> _Dataset content_
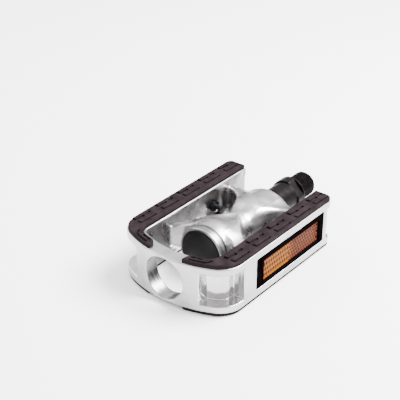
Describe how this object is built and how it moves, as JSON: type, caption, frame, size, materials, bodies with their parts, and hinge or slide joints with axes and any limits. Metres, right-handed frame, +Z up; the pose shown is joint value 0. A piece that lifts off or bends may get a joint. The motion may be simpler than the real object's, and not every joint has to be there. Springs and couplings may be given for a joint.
{
  "type": "flat bicycle pedal",
  "caption": "Flat bicycle pedal: cast aluminium cage with rubber tread pads and amber side reflectors, turning on a steel spindle with a crank thread and wrench flats.",
  "frame": {"origin": "on the spindle's axis, at the collar's shoulder that seats on the crank arm", "axes": "+X along the spindle into the crank arm, +Y to the rear rail, +Z up out of the top pads"},
  "size_m": [0.125, 0.069, 0.0292],
  "materials": {
    "cast_aluminium": "polished die casting, with machined rings on the barrel's end",
    "black_steel": "turned and blackened, satin",
    "bearing_steel": "ground and polished",
    "cap_plastic": "fine moulded grain",
    "seal_rubber": "matt",
    "tread_rubber": "moulded, slightly worn, matt",
    "housing_plastic": "satin moulded",
    "amber_lens": "clear amber over fine corner-cube prisms",
    "fastener_steel": "blackened"
  },
  "bodies": {
    "spindle": {"spindle": "black_steel", "bearing_cone_outboard": "bearing_steel", "tab_washer": "bearing_steel", "lock_nut": "bearing_steel"},
    "pedal_body": {"cage_casting": "cast_aluminium", "bearing_cup_inboard": "bearing_steel", "bearing_cup_outboard": "bearing_steel", "dust_cap": "cap_plastic", "dust_seal": "seal_rubber", "rubber_pad_top_rear": "tread_rubber", "rubber_pad_bottom_rear": "tread_rubber", "reflector_housing_rear": "housing_plastic", "reflector_lens_rear": "amber_lens", "reflector_bolts_rear": "fastener_steel", "reflector_nuts_rear": "fastener_steel", "rubber_pad_top_front": "tread_rubber", "rubber_pad_bottom_front": "tread_rubber", "reflector_housing_front": "housing_plastic", "reflector_lens_front": "amber_lens", "reflector_bolts_front": "fastener_steel", "reflector_nuts_front": "fastener_steel"},
    "inboard_ball_set": {"bearing_balls_inboard": "bearing_steel"},
    "outboard_ball_set": {"bearing_balls_outboard": "bearing_steel"}
  },
  "joints": [
    {"name": "pedal_spin", "type": "hinge", "parent": "spindle", "child": "pedal_body", "pos_m": [0, 0, 0], "axis": [1, 0, 0], "continuous": true},
    {"name": "inboard_balls_orbit", "type": "hinge", "parent": "spindle", "child": "inboard_ball_set", "pos_m": [0, 0, 0], "axis": [1, 0, 0], "continuous": true},
    {"name": "outboard_balls_orbit", "type": "hinge", "parent": "spindle", "child": "outboard_ball_set", "pos_m": [0, 0, 0], "axis": [1, 0, 0], "continuous": true}
  ],
  "couplings": [
    {"joint": "inboard_balls_orbit", "follows": "pedal_spin", "ratio": 0.5877},
    {"joint": "outboard_balls_orbit", "follows": "pedal_spin", "ratio": 0.5877}
  ]
}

> _What is expected_
Find the number of lines in which the word "materials" occurs, and write nothing but that number.

> _Correct output_
2